▶ _ROWS_
★ ★ ★

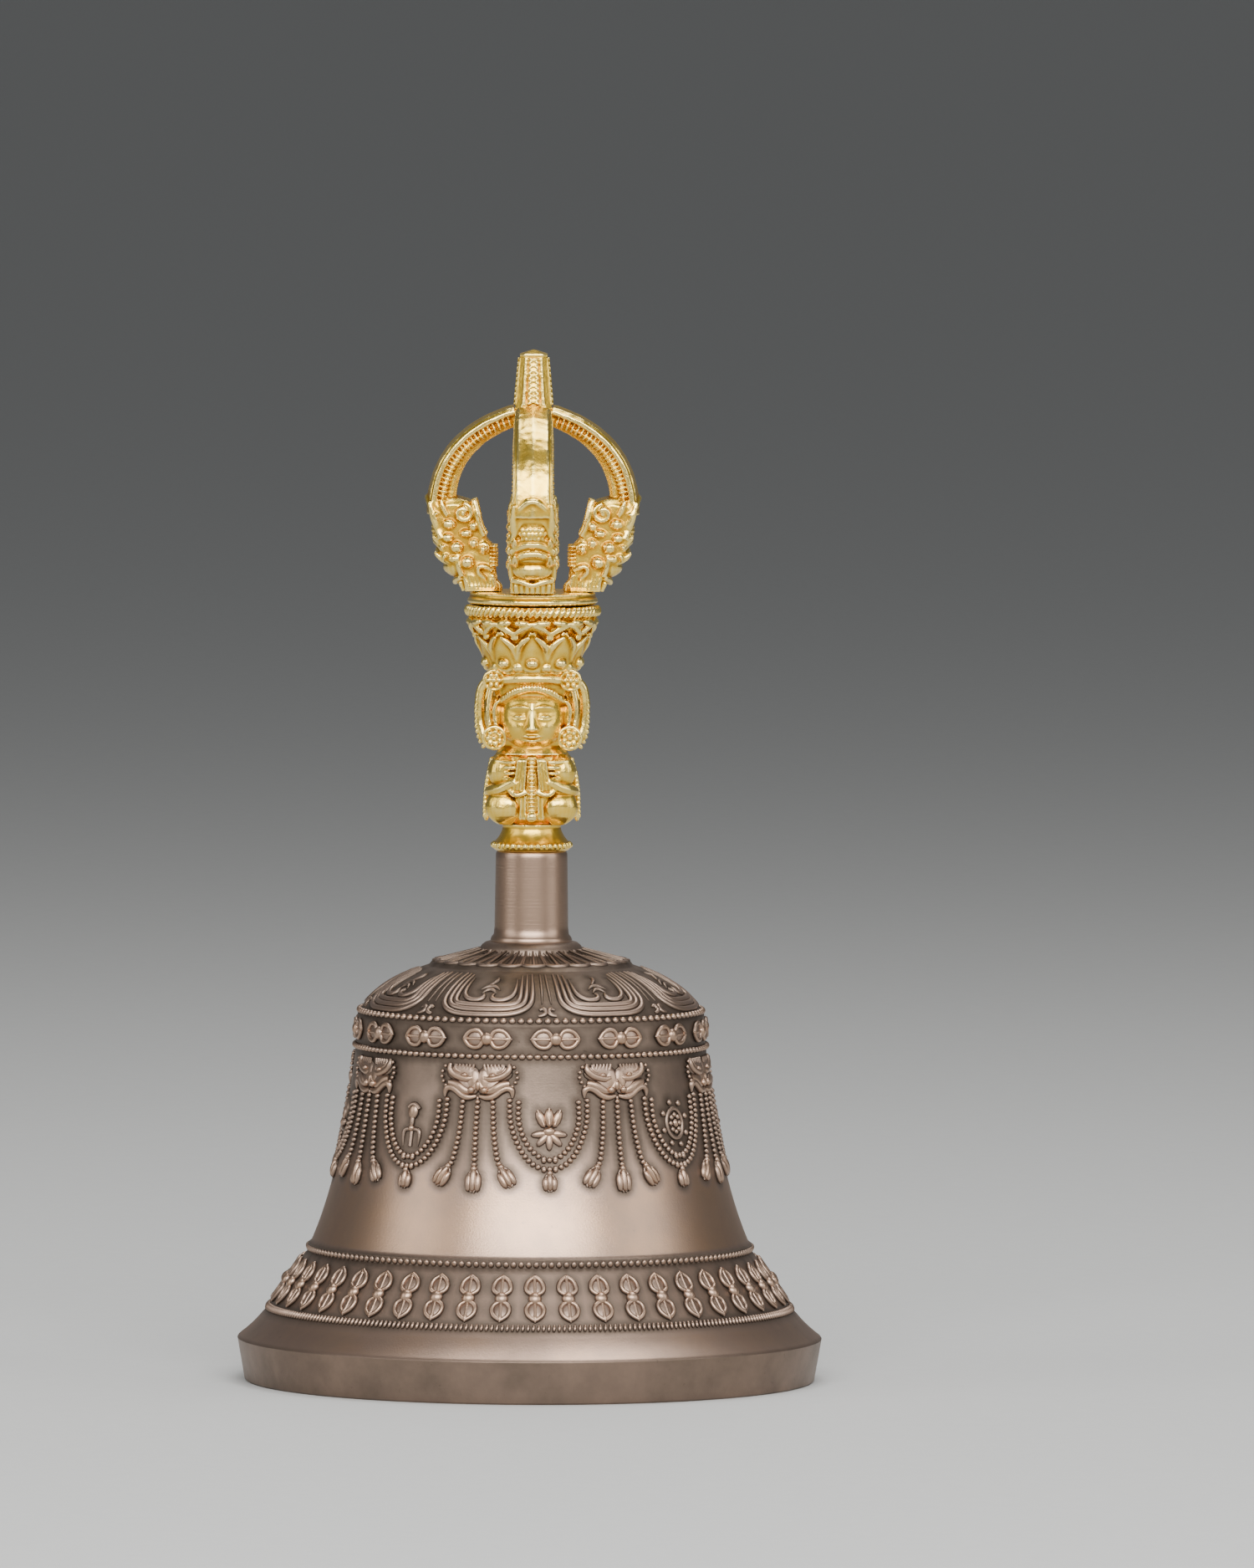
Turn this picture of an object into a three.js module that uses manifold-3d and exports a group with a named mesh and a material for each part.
// A Tibetan hand bell: a cast bell-bronze bowl, a turned neck sleeve and a gilded handle, which is a praying
// figure under a half vajra. One tie rod clamps the whole stack, and an iron clapper hangs on its lower end.
// Millimetres, +Z up, origin at the centre of the lip's resting face. The figure faces -Y.
import * as THREE from "three";
import { mergeVertices } from "three/addons/utils/BufferGeometryUtils.js";
import Module from "manifold-3d";

const wasm = await Module();
wasm.setup();

// ---- Driving dimensions ----------------------------------------------------------------------------------

// Bowl, outside: radius at each named height.
const LIP_FOOT_RADIUS = 49.2;
const LIP_RADIUS = 50.5;
const LIP_EDGE_Z = 7.5;
const BAND_FOOT = { r: 45.6, z: 12.0 };
const WAIST = { r: 38.2, z: 22.6 };
const WAIST_BEND = { r: 32.0, z: 37.0 };
const SHOULDER = { r: 30.2, z: 58.0 };
const CROWN_EDGE = { r: 29.9, z: 63.4 };
const CROWN_BEND = { r: 24.2, z: 71.8 };
const COLLAR_FOOT = { r: 9.2, z: 73.5 };
const COLLAR_TOP = { r: 7.3, z: 75.9 };

// Bowl, inside.
const MOUTH_RADIUS = 43.6;
const SOUND_BOW = { r: 42.2, z: 6.5 };
const INNER_WAIST = { r: 36.2, z: 19.0 };
const INNER_WAIST_BEND = { r: 29.5, z: 34.0 };
const INNER_SHOULDER = { r: 27.3, z: 57.0 };
const INNER_CROWN_BEND = { r: 26.5, z: 68.0 };
const CEILING_Z = 69.0;
const CEILING_FLAT_RADIUS = 9.0;

// Heights of the stacked pieces above the bowl.
const SLEEVE_TOP_Z = 91.6;
const FOOT_TOP_Z = 96.2;
const BUST_TOP_Z = 108.3;
const HEAD_TOP_Z = 122.2;
const CUP_TOP_Z = 134.1;
const SEAT_TOP_Z = 136.3;
const HUB_Z = 163.6;
const POINT_Z = 168.2;
const PYRAMID_Z = 177.0;
const TIP_Z = 178.0;

// Tie rod: a 4 mm stud, in holes with running clearance.
const ROD_RADIUS = 2.0;
const ROD_HOLE_RADIUS = 2.3;
const ROD_LOW_Z = 63.6;
const ROD_HIGH_Z = 139.5;
const ROD_END_GAP = 0.3;

// Bore of the sleeve round the tie rod.
const SLEEVE_BORE_RADIUS = 4.4;

// Crown hardware, inside the bowl.
const WASHER = { r: 6.5, thick: 0.8 };
const NUT = { acrossCorners: 8.1, thick: 2.5 };
const EYE_BOSS = { r: 3.3, thick: 4.0 };

// Three interlocked loops: each is a ring of wire. The gap keeps them apart where they hang.
const EYE_LOOP = { major: 3.0, wire: 1.0 };
const LINK_LOOP = { major: 3.6, wire: 0.85 };
const CLAPPER_LOOP = { major: 2.9, wire: 0.95 };
const LOOP_GAP = 0.1;

// Clapper, below its loop.
const BULB = { r: 6.5, z: 9.5, low: 2.6 };
const STEM = { low: { r: 3.3, z: 18.0 }, high: { r: 2.1, z: 34.0 } };

// How far a loop's wire is sunk into the piece that it is forged to.
const LOOP_SUNK = 0.4;

// Half vajra: four curved prongs round a straight one.
const PRONG_WIDTH = 7.2;
const MAKARA_WIDTH = 8.8;
const BOW = { inner: 13.4, outer: 18.2, foot: 150.0, top: 168.2 };
const HUB_HALF = 3.85;
const POINT_HALF = 2.7;
const APEX_HALF = 0.3;
const HUB_GAP = 0.3;

// Figure: depth over width of the body and of the head.
const BUST_DEPTH = 0.84;
const HEAD_DEPTH = 0.8;

// Sides of a turned piece: the bowl, the smaller turnings, the thin ones and the forged stem.
const ROUND = 64;
const SMALL_ROUND = 28;
const THIN_ROUND = 20;
const STEM_SIDES = 8;

// How far a cutting tool runs past the piece, and how far two joined blocks overlap.
const PAST = 1.0;
const LAP = 0.6;

// ---- Materials -------------------------------------------------------------------------------------------

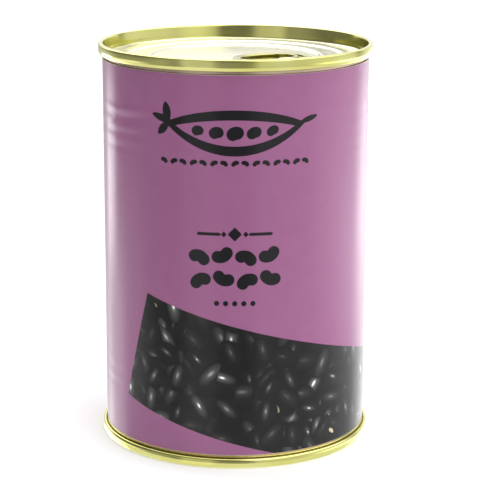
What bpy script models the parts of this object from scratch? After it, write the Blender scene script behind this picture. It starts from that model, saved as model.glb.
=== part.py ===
"""A shut food can with a paper label and a ring-pull lid, at its real size.

Metres, +Z up. The origin is the middle of the base, on the surface that the can stands on.
The camera's side of the can is -Y.
"""

import math

import bmesh
import bpy
from mathutils import Matrix, Vector

# Driving sizes of the can
CAN_HEIGHT = 0.1100
SEAM_RADIUS = 0.0377
LABEL_RADIUS = 0.0366
LABEL_THICKNESS = 0.00025
FIT_GAP = 0.0003
LABEL_FOOT = 0.0033
LABEL_HEAD = 0.1060

# The double seams that join the ends to the body
TOP_SEAM_FLAT = 0.0002
BASE_SEAM_FLAT = 0.0006
SEAM_CREST_ROUND = 0.00065
SEAM_LIP_ROUND = 0.0005
TOP_SEAM_HEIGHT = 0.0031
BASE_SEAM_HEIGHT = 0.0026
NECK_THICKNESS = 0.0007

# The sunk ends, with depths measured down from the crest of the seam
FIELD_DEPTH = 0.00385
INNER_BEAD_RADIUS = 0.0237
INNER_BEAD_HALF = 0.0012
INNER_BEAD_DEPTH = 0.00355
RECESS_RADIUS = 0.0269
RECESS_HALF = 0.0015
RECESS_DEPTH = 0.00415
OUTER_BEAD_RADIUS = 0.0304
OUTER_BEAD_HALF = 0.0010
OUTER_BEAD_DEPTH = 0.00345
RIM_BAND_RADIUS = 0.0323
RIM_BAND_DEPTH = 0.00360
GROOVE_RADIUS = 0.0335
GROOVE_DEPTH = 0.00445
WALL_FOOT_RADIUS = 0.0344
WALL_FOOT_DEPTH = 0.00400
SHELF_RADIUS = 0.0348
SHELF_RISE = 0.00025
WALL_BEND_RADIUS = 0.0359
WALL_BEND_RISE = 0.0005
END_PLUG = 0.0050

# The ring pull, along its own axis from the ring's end to the nose
TAB_ANGLE = math.radians(35)
TAB_LENGTH = 0.0240
TAB_RING_RADIUS = 0.0106
TAB_NOSE_RADIUS = 0.0064
TAB_NOSE_REACH = 0.0304
TAB_RIVET_FROM_NOSE = 0.0064
TAB_HEIGHT = 0.10755
TAB_TILT = math.radians(-1.5)
TAB_WEB = 0.0006
RIM_WIRE = 0.0006
HOLE_WIRE = 0.0005
HOLE_FROM_END = 0.0033
HOLE_HALF_LENGTH = 0.0052
HOLE_HALF_WIDTH = 0.0077
HOLE_SQUARENESS = 2.4

# The rivet that is drawn up out of the lid
RIVET_STEM = 0.0016
RIVET_HEAD = 0.0027
RIVET_HEAD_HEIGHT = 0.0005
RIVET_ROOT = 0.0006

TURN_STEPS = 64
RIVET_STEPS = 24
OUTLINE_POINTS = 52
HOLE_POINTS = 36
ARC_POINTS = 4
MERGE = 0.00001


def clear_scene():
    """Starts from an empty scene."""
    for thing in list(bpy.data.objects):
        bpy.data.objects.remove(thing)


def make_collection(name):
    """A collection of its own under the scene."""
    group = bpy.data.collections.new(name)
    bpy.context.scene.collection.children.link(group)
    return group


def make_material(name, color, roughness, metallic):
    """A plain Principled surface."""
    material = bpy.data.materials.new(name)
    material.use_nodes = True
    shader = material.node_tree.nodes["Principled BSDF"]
    shader.inputs["Base Color"].default_value = (*color, 1.0)
    shader.inputs["Roughness"].default_value = roughness
    shader.inputs["Metallic"].default_value = metallic
    return material


def add_object(name, mesh, group, material):
    """Puts a mesh in a collection as a named, smooth-shaded object."""
    thing = bpy.data.objects.new(name, mesh)
    group.objects.link(thing)
    mesh.materials.append(material)
    return thing


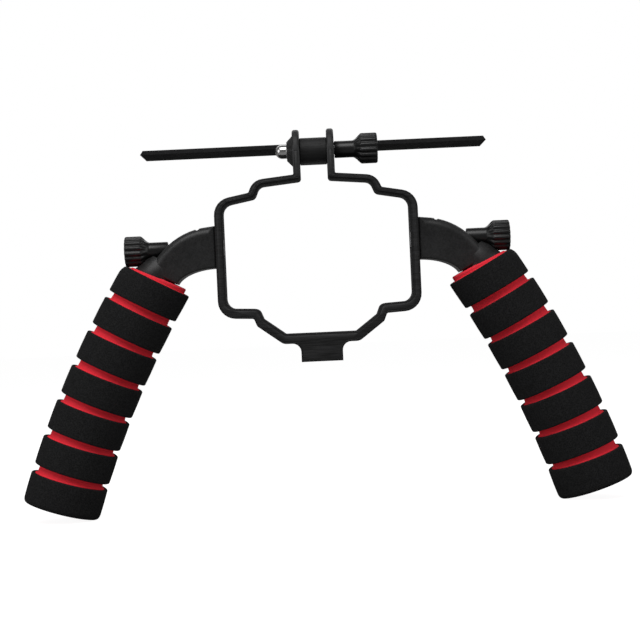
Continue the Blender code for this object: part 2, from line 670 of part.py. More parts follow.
def make_arm(name, side, material, parent, pivot_point):
    """Curved arm with the round core that runs down through the foam."""
    points, radii = arm_outline()
    bm = edged_prism(points, radii, ARM_DEPTH / 2, ARM_EDGE_STEPS)
    if side < 0:
        for vertex in bm.verts:
            vertex.co.x = -vertex.co.x
    arm = make_object(name, bm, material, parent, pivot_point)
    core = core_rings(CORE_RADIUS, -SLEEVE_COLLAR - 2 * GAP, GRIP_LENGTH - CORE_SHORT, side)
    combine(arm, make_object(name + "_core", skin_rings(core)), "UNION")
    bore = [(side * (ARM_BASE_X - OVERSHOOT), BOLT_BORE), (side * (NECK_SEAT_X + SUNK), BOLT_BORE)]
    combine(arm, make_object(name + "_bore", turned(bore, SIDE_AXIS_HEIGHT)), "DIFFERENCE")
    combine(arm, knob_room(name, side, NECK_PLAY), "DIFFERENCE")
    combine(arm, arm_notch(name, side), "DIFFERENCE")
    return arm


def make_handle(side, name, plastic, red_foam, black_foam, steel, knob_plastic):
    """An arm with its foam grip and the hand screw that clamps it."""
    pivot_point = (side * ARM_BASE_X, 0.0, SIDE_AXIS_HEIGHT)
    pivot = make_pivot(name + "_handle_pivot", pivot_point)
    make_arm(name + "_arm", side, plastic, pivot, pivot_point)
    make_sleeve(name + "_foam_sleeve", side, red_foam, pivot, pivot_point)
    for number in range(BAND_COUNT):
        make_band(f"{name}_band_{number + 1}", number, side, black_foam, pivot, pivot_point)
    neck_x = side * (NECK_SEAT_X + GAP)
    make_knob(name + "_knob", neck_x, side, SIDE_AXIS_HEIGHT, knob_plastic, pivot)
    make_bolt(name + "_bolt", neck_x, side, SIDE_AXIS_HEIGHT, steel, pivot)


def main():
    """Build the whole bracket."""
    clear_scene()
    printed = make_material("printed_plastic", (0.030, 0.030, 0.032), 0.60)
    moulded = make_material("moulded_plastic", (0.022, 0.022, 0.024), 0.42)
    knob_plastic = make_material("knob_plastic", (0.014, 0.014, 0.015), 0.38)
    plate_plastic = make_material("plate_plastic", (0.018, 0.018, 0.020), 0.45)
    black_foam = make_material("black_foam", (0.020, 0.020, 0.022), 0.85)
    red_foam = make_material("red_foam", (0.62, 0.030, 0.040), 0.80)
    steel = make_material("steel", (0.55, 0.55, 0.56), 0.35, 1.0)
    chrome = make_material("chrome", (0.78, 0.78, 0.79), 0.08, 1.0)

    hoop = make_hoop(printed)
    make_cap_nut(chrome, hoop)
    for side, name in ((-1, "left"), (1, "right")):
        make_thin_nut(name + "_side_nut", side, steel, hoop)
        make_handle(side, name, moulded, red_foam, black_foam, steel, knob_plastic)
    clamp_pivot = make_pivot("clamp_pivot", (0.0, 0.0, AXIS_HEIGHT))
    make_tilt_plate(plate_plastic, clamp_pivot)
    neck_x = EAR_OUTER + GAP
    make_knob("clamp_knob", neck_x, 1, AXIS_HEIGHT, knob_plastic, clamp_pivot)
    make_bolt("clamp_bolt", neck_x, 1, AXIS_HEIGHT, steel, clamp_pivot)


main()
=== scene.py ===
import math

import bmesh
import bpy
from mathutils import Matrix, Vector


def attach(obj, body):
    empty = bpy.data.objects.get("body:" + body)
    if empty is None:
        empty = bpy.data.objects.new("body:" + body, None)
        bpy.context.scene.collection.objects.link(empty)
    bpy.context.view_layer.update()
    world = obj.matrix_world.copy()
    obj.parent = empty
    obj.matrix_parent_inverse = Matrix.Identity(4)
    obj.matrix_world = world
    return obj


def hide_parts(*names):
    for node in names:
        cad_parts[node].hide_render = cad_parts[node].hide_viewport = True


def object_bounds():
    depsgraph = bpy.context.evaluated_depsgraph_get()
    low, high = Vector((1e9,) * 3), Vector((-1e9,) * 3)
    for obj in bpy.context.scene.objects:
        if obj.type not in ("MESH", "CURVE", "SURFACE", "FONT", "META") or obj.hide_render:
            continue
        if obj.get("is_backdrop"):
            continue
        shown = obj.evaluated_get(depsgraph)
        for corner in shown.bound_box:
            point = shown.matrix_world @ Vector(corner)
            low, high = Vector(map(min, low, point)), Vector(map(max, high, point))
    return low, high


bl_info = {
    "name": "Two-handed carrying bracket",
    "version": (1, 0, 0),
    "blender": (4, 5, 0),
    "location": "View3D > Sidebar > Bracket",
    "description": "Finished pieces of a two-handed carrying bracket, round its packed frame",
    "category": "Object",
}

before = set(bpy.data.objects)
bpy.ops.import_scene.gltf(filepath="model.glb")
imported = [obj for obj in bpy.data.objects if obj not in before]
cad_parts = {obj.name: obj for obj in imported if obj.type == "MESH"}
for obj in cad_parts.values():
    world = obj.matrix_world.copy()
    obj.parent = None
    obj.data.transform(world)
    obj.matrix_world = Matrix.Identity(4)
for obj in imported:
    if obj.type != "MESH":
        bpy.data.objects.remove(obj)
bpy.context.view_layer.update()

MM = 0.001

# ---- sizes in millimetres, most of them the frame's own ----
GAP = 0.3                       # between neighbouring pieces
HOOP_HALF_WIDTH = 52.9
HOOP_HALF_DEPTH = 11.2
LEAST_FLAT_AREA = 100.0         # of the hoop's front and back, in square millimetres
AXIS_HEIGHT = 110.4             # clamp screw's axis above the foot's face
SIDE_AXIS_HEIGHT = 61.6         # side screws' axis
EAR_OUTER = 10.85
CLAMP_NECK_X = EAR_OUTER + GAP
SIDE_NECK_X = 78.3
NECK_RADIUS = 4.45
NECK_LENGTH = 10.4
KNOB_CONE = 3.4
KNOB_LENGTH = 8.7
KNOB_FADE = 0.75                # fall in the foam's hollow, for each millimetre past a knob
FLUTE_SHARE = 0.36              # half of a flute's width, as a share of the flutes' spacing
FLUTE_POWER = 1.4               # above 1, a flute's sides curve in
CAP_NUT_SEAT_X = -9.85
CAP_NUT_LENGTH = 10.0
CAP_NUT_HEX_LENGTH = 4.0
NUT_ACROSS_FLATS = 8.0
BOLT_BORE = 2.8
HUB_HALF_WIDTH = 6.7
HUB_FACE_RISE = 0.33            # raised faces that rub on the ears
RIM_WIDTH = 0.45                # softened rim of the hoop's front and back
RIM_RISE = 0.2
EAR_EDGE = 1.2                  # rounding of the ears' outer edges
EAR_RADIUS = 11.2
EAR_TOP_RISE = 10.55            # above the axis, from where the ears are straightened
EAR_INNER = 7.1
EAR_STEP = 1.142                # between points of an ear's outline, near the top
PLATE_NEAR = 12.0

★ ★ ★

▶ _TASK OBJECTIVE_
Repeat exactly the lines from the one containing "imported = [obj" to the one containing "obj.data.transform(world)", both lines included, and nothing else.

▶ _EXERCISE RESULT_
imported = [obj for obj in bpy.data.objects if obj not in before]
cad_parts = {obj.name: obj for obj in imported if obj.type == "MESH"}
for obj in cad_parts.values():
    world = obj.matrix_world.copy()
    obj.parent = None
    obj.data.transform(world)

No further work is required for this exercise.